Ora, se si esclude la boutade del Ministro Amato sugli studenti, tutto il resto è stato messo in atto dal governo Prodi, e nessuno dei partiti della sinistra “radicale” ha mai votato contro. Nessuno, nemmeno il PdCI di diliberto, quel signore che sui giornali si chiedeva “Cosa diavolo ci stanno a fare i nostri soldati in Afghanistan?” e si rispondeva “Dio solo lo sa”. Ma il voto favorevole alla missione militare in Afghanistan (come a tutte le altre) proveniva da diliberto e dal suo partito, mica dal buon Dio.

Allora, io credo che, laddove la vox populi si è espressa con tale, persino feroce chiarezza, rendersi complici del riciclaggio di un personale politico letteralmente e consapevolmente fatto a pezzi dalle masse, sia una scelta contemporaneamente politicista e suicida, oltre che eccezionalmente cretina. Non voglio nemmeno addentrarmi nei possibili retroscena dell’operazione “comunisti uniti”, quale quello dell’ennesimo dalemone (in effetti, non sarebbe la prima volta che D’Alema e diliberto marciano di conserto, e il primo è certo consapevole della necessità di una stampella a sinistra del Partito Democratico); il punto e che oggi non sono più possibili giochetti e tatticismi, non è possibile nemmeno pensare di riciclare un ceto politico disastroso, che non poteva che produrre la catastrofe sotto gli occhi di tutti. Di fronte a questa evidenza, non ci sono appelli che tengano, se non si dice con chiarezza che si volta pagina e che, oltre al capro espiatorio, si giustiziano (metaforicamente, s’intende) tutti i responsabili della catastrofe.

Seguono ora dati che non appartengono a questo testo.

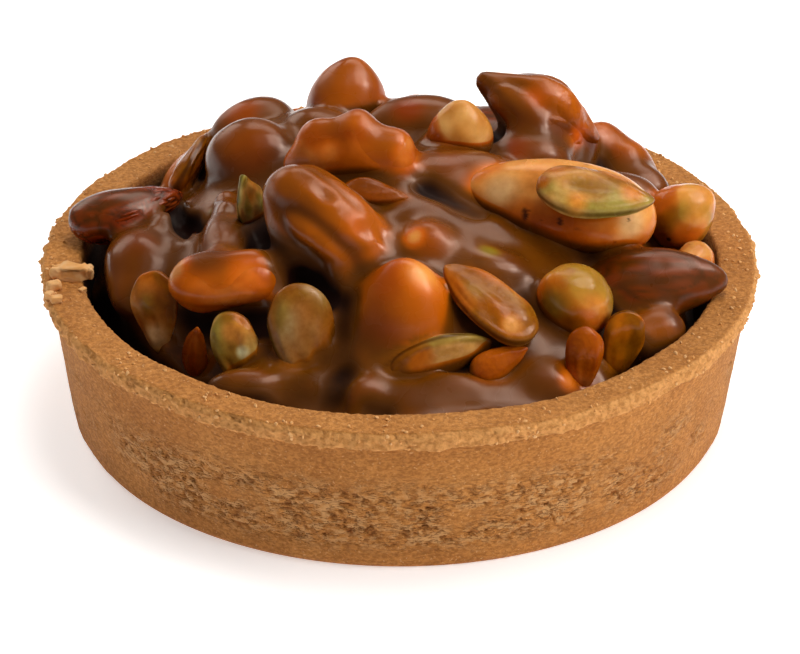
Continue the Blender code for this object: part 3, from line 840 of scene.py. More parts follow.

Detto questo, una proposta semplice semplice: poiché i primi firmatari dell’appello per l’unità dei comunisti, da Vauro a Gianni Vattimo, da Wassim Damash a Michele Giorgio, fino ai delegati dei lavoratori, sono indiscutibilmente compagni per bene, siano loro stessi a chiedere a diliberto ed alla segreteria del PdCI di fare un passo indietro. Se ciò non dovesse avvenire, non rimane che ritirare la propria firma, con grande serenità.